▶ Requirement: Output the material beneath exactly, leaving nothing out.

# start of Stored data

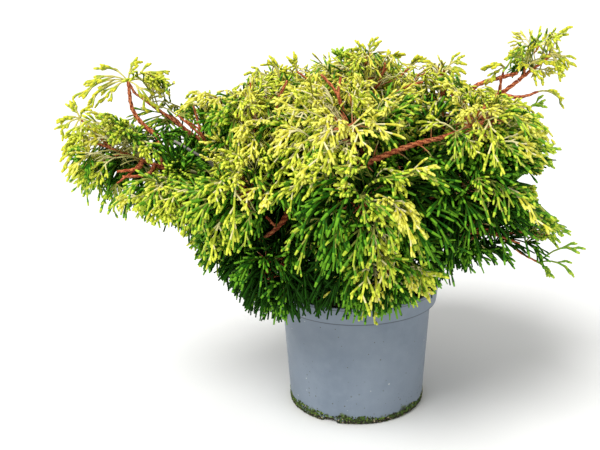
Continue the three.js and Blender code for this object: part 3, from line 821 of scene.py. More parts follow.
RINGS = [
    {"name": "skirt", "count": 7, "first": -80, "turn": 51.4, "tilt": 20 * MM, "shape": SKIRT},
    {"name": "waist", "count": 7, "first": -36, "turn": 51.4, "tilt": 4 * MM, "shape": WAIST},
    {"name": "shoulder", "count": 5, "first": 26, "turn": 60, "tilt": 8 * MM, "shape": SHOULDER},
]
SWAY = {"reach": 12 * MM, "height": 16 * MM, "leaves": 7 * MM}
SINGLES = [
    {"name": "front_arm", "bearing": -34, "habit": DENSE, "bow": 1.25, **FRONT_ARM},
    {"name": "left_high", "bearing": 178, "habit": WING, **LEFT_HIGH},
    {"name": "left_arm", "bearing": 188, "habit": WING, **LEFT_ARM},
    {"name": "left_low", "bearing": 200, "habit": WING, **LEFT_LOW},
    {"name": "right_high", "bearing": 3, "habit": OPEN, **RIGHT_HIGH},
    {"name": "right_low", "bearing": -8, "habit": OPEN, **RIGHT_LOW},
    {"name": "crest", "bearing": 0, "habit": WING, **CREST},
]
SEED_STEP = 7
FIRST_SEED = 3
RING_SEED = 100
print(sum(ring["count"] for ring in RINGS), "masses in rings and", len(SINGLES), "single ones")

# %% Seeded numbers
WORD = 0xFFFFFFFF
SEED_STRIDE = 0x6D2B79F5


def seeded(seed):
    """The model's repeatable stream of numbers from 0 to 1."""
    state = seed & WORD

    def draw():
        nonlocal state
        state = (state + SEED_STRIDE) & WORD
        t = ((state ^ (state >> 15)) * (state | 1)) & WORD
        t ^= (t + (((t ^ (t >> 7)) * (t | 61)) & WORD)) & WORD
        return (t ^ (t >> 14)) / (WORD + 1)

    return draw


# %% Curves
SMALL_STEP = 1e-4
ARC_STEPS = 200


def lerp(low, high, share):
    return low + (high - low) * share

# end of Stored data

▶ Correct result:
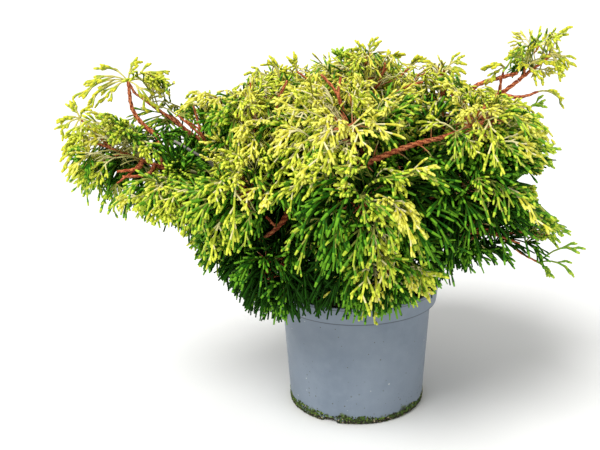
Continue the three.js and Blender code for this object: part 3, from line 821 of scene.py. More parts follow.
RINGS = [
    {"name": "skirt", "count": 7, "first": -80, "turn": 51.4, "tilt": 20 * MM, "shape": SKIRT},
    {"name": "waist", "count": 7, "first": -36, "turn": 51.4, "tilt": 4 * MM, "shape": WAIST},
    {"name": "shoulder", "count": 5, "first": 26, "turn": 60, "tilt": 8 * MM, "shape": SHOULDER},
]
SWAY = {"reach": 12 * MM, "height": 16 * MM, "leaves": 7 * MM}
SINGLES = [
    {"name": "front_arm", "bearing": -34, "habit": DENSE, "bow": 1.25, **FRONT_ARM},
    {"name": "left_high", "bearing": 178, "habit": WING, **LEFT_HIGH},
    {"name": "left_arm", "bearing": 188, "habit": WING, **LEFT_ARM},
    {"name": "left_low", "bearing": 200, "habit": WING, **LEFT_LOW},
    {"name": "right_high", "bearing": 3, "habit": OPEN, **RIGHT_HIGH},
    {"name": "right_low", "bearing": -8, "habit": OPEN, **RIGHT_LOW},
    {"name": "crest", "bearing": 0, "habit": WING, **CREST},
]
SEED_STEP = 7
FIRST_SEED = 3
RING_SEED = 100
print(sum(ring["count"] for ring in RINGS), "masses in rings and", len(SINGLES), "single ones")

# %% Seeded numbers
WORD = 0xFFFFFFFF
SEED_STRIDE = 0x6D2B79F5


def seeded(seed):
    """The model's repeatable stream of numbers from 0 to 1."""
    state = seed & WORD

    def draw():
        nonlocal state
        state = (state + SEED_STRIDE) & WORD
        t = ((state ^ (state >> 15)) * (state | 1)) & WORD
        t ^= (t + (((t ^ (t >> 7)) * (t | 61)) & WORD)) & WORD
        return (t ^ (t >> 14)) / (WORD + 1)

    return draw


# %% Curves
SMALL_STEP = 1e-4
ARC_STEPS = 200


def lerp(low, high, share):
    return low + (high - low) * share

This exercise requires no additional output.